The Sandalfoot machines were LPX form factor machines, featuring a riser card and generic sheet-metal case popular with prebuilt machines from this era. The LPX form factor was wildly popular in the mid 90s due to its versatility, seeing use by both IBM and DEC for their RISC machines, various PC builders, and even Apple for the clone program and clone based Power Macintosh 4400. The Sandalfoot machines also drove home one of the core goals of the PReP project, which was to build a PowerPC platform using as many off the shelf and PC style components as possible instead of using lots of custom ICs like Apple did. I dug out one of my cameras to take a few high-res photos of the motherboard of this computer to illustrate this. Compare this to the motherboard of the Power Macintosh 6100 or even the 601 based 7200 and notice the bigger heatsink and use of fewer custom ICs (Apple loved those).

There were three main GPU options: the famous S3 Vision864, the Weitek Power 9100 (or P9100 for short) as a higher end option, and IBM’s own GXT150P. The S3 was the entry level GPU and the Weitek was a higher-end and faster GPU. The GXT150P is beyond the scope of this because it is unsupported on the other PReP OSes, only AIX. The other two video cards are essentially unmodified Diamond PC cards with the BIOS chips missing.
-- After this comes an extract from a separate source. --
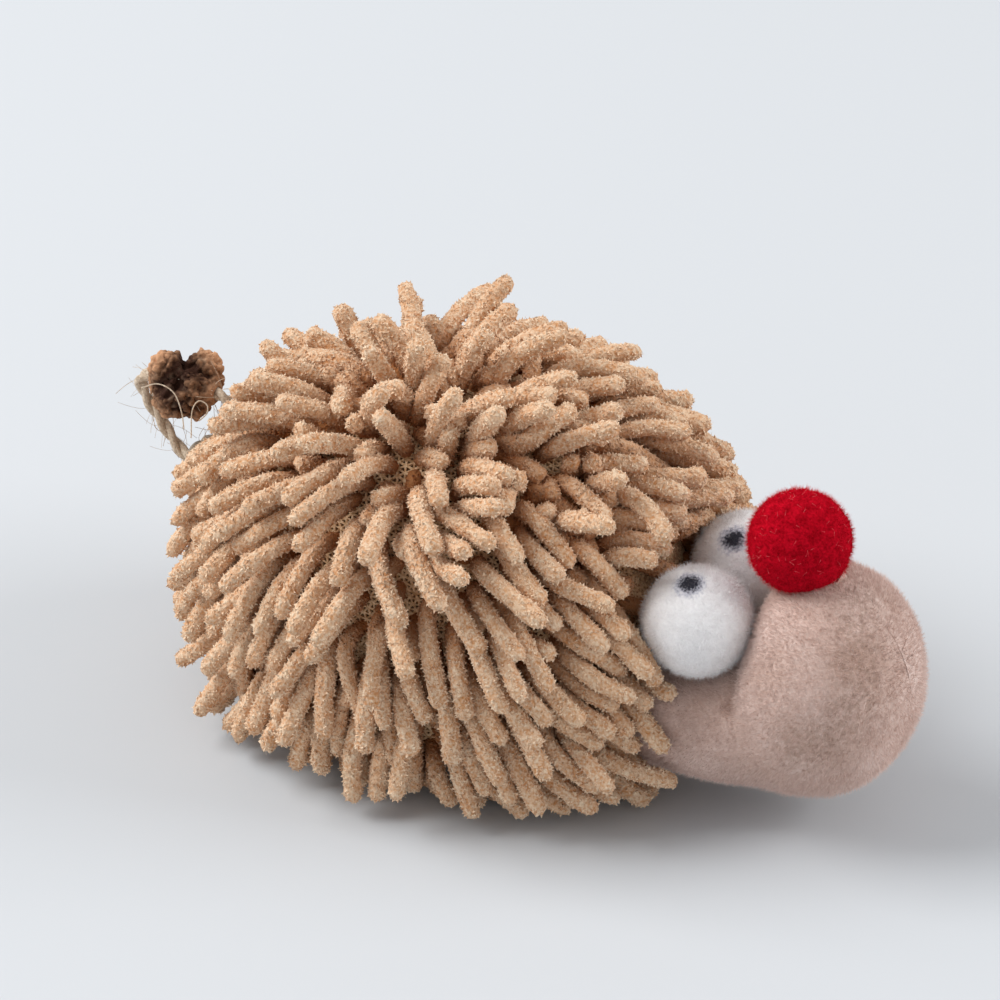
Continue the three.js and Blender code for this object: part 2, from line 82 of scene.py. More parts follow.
def pixels_of(places):
    """Pixels of the photograph at which places of the toy show."""
    off = places - aim
    scale = pixels_per_mm * camera_distance / (camera_distance - off @ to_camera)
    return image_side / 2 + np.stack([off @ image_right, -(off @ image_up)], axis=1) * scale[:, None]


def pixel_ray(x, y):
    """Start and direction of the line of sight through a pixel of the photograph."""
    across = (x - image_side / 2) / (pixels_per_mm * camera_distance)
    upward = (image_side / 2 - y) / (pixels_per_mm * camera_distance)
    direction = -to_camera + across * image_right + upward * image_up
    return aim + to_camera * camera_distance, direction / np.linalg.norm(direction)


# %% [markdown]
# ## Tools for modelling
# Every operator works on what is selected, so each step starts by deselecting all. Points are read and
# written in millimetres, and edges and faces are picked in code by their place.

# %% Selecting, picking and moving points
def deselect():
    if bpy.context.mode != "OBJECT":
        bpy.ops.object.mode_set(mode="OBJECT")
    bpy.ops.object.select_all(action="DESELECT")


def take(*pieces):
    deselect()
    for piece in pieces:
        piece.select_set(True)
    bpy.context.view_layer.objects.active = pieces[0]


def named(name):
    piece = bpy.context.active_object
    piece.name = piece.data.name = name
    return piece


def even_ball(name, subdivisions):
    """A ball of even triangles and 1 mm radius, whose points are then sent out to a formula."""
    deselect()
    bpy.ops.mesh.primitive_ico_sphere_add(subdivisions=subdivisions, radius=MM)
    return named(name)


def points(piece):
    found = np.zeros(3 * len(piece.data.vertices), np.float32)
    piece.data.vertices.foreach_get("co", found)
    return found.reshape(-1, 3).astype(float) / MM


def normals(piece):
    found = np.zeros(3 * len(piece.data.vertices), np.float32)
    piece.data.vertex_normals.foreach_get("vector", found)
    return found.reshape(-1, 3).astype(float)


def move(piece, places):
    piece.data.vertices.foreach_set("co", (places * MM).astype(np.float32).ravel())
    piece.data.update()


def sort_by_place(piece):
    """Sorts points and faces by place, because bevel leaves them in an order that varies from run to run."""
    places = points(piece).round(4)
    order = np.lexsort(places.T)
    rank = np.argsort(order).tolist()
    faces = []
    for face in piece.data.polygons:
        corners = [rank[vertex] for vertex in face.vertices]
        first = corners.index(min(corners))
        faces.append(corners[first:] + corners[:first])
    piece.data.clear_geometry()
    piece.data.from_pydata((places[order] * MM).tolist(), [], sorted(faces))


def pick(piece, kind, test):
    """In edit mode, selects the VERT, EDGE or FACE elements that pass a test of their corners in mm."""
    bpy.ops.mesh.select_mode(type=kind)
    bpy.ops.mesh.select_all(action="DESELECT")
    shape = bmesh.from_edit_mesh(piece.data)
    elements = {"VERT": shape.verts, "EDGE": shape.edges, "FACE": shape.faces}[kind]
    for element in elements:
        corners = [element] if kind == "VERT" else element.verts
        if test(np.array([corner.co for corner in corners]) / MM):
            element.select_set(True)
    shape.select_flush_mode()
    bmesh.update_edit_mesh(piece.data)


def modify(piece, kind, **settings):
    """Adds a modifier, sets it and applies it."""
    take(piece)
    bpy.ops.object.modifier_add(type=kind)
    modifier = piece.modifiers[-1]
    for key, value in settings.items():
        setattr(modifier, key, value)
    bpy.ops.object.modifier_apply(modifier=modifier.name)


def record_attribute(piece, name, values):
    attribute = piece.data.attributes.new(name, "FLOAT", "POINT")
    attribute.data.foreach_set("value", np.asarray(values, np.float32))


def finish_piece(piece, material, body, slot, *nodes):
    """Gives a finished piece its material, its body and the solids that it stands for. Its slot is not used.
    """
    piece.data.materials.clear()
    piece.data.materials.append(material)
    take(piece)
    bpy.ops.object.shade_smooth_by_angle(angle=math.radians(55))
    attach(piece, body)
    if nodes:
        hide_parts(*nodes)
    print(piece.name, "has", sum(len(face.vertices) - 2 for face in piece.data.polygons), "triangles")
    return piece


# %% [markdown]
# ## Tools for materials
# A material is a graph of nodes. A small class wraps each output, so that sums and products of values read
# as plain maths, and one method adds every other node. Colours are mixed by Mix nodes. Many finishes are
# one noise between a deep and a pale colour, which roughens the surface too, so a function makes those.

# %% Material graph
class Value:
    """An output socket of a material's node, with arithmetic."""

    def __init__(self, finish, socket):
        self.finish, self.socket = finish, socket

    def maths(self, operation, first, second):
        return self.finish.add("ShaderNodeMath", {"operation": operation}, {0: first, 1: second})

    def __add__(self, other):
        return self.maths("ADD", self, other)

    def __sub__(self, other):
        return self.maths("SUBTRACT", self, other)

    def __rsub__(self, other):
        return self.maths("SUBTRACT", other, self)

    def __mul__(self, other):
        return self.maths("MULTIPLY", self, other)

    def __truediv__(self, other):
        return self.maths("DIVIDE", self, other)

    __radd__, __rmul__ = __add__, __mul__

    def fade(self, low, high):
        """0 below low, 1 above high, and smooth between."""
        limits = {"Value": self, "From Min": low, "From Max": high}
        return self.finish.add("ShaderNodeMapRange", {"interpolation_type": "SMOOTHSTEP"}, limits)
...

The Sandalfoot machines are perhaps the most important PReP machines due to their role in PReP OS development. Both OS/2 Beta 1 and Windows NT 3.5 were written for this machine in particular as it was one of the first PowerPC machines to support PReP and feature PCI/ISA slots, unlike the NuBus Macs released a few months earlier or the first PPC box: the MCA based RS/6000 Model 250. They also often shipped with the well documented and emulated S3 Vision 864 video card, a common GPU family in PCs of the time to the point where it was even included on some motherboards and emulated in too many PC emulators/virtualization programs to count (notably 86box/PCem). In fact it’s successor (the 7248) featured one soldered to the motherboard.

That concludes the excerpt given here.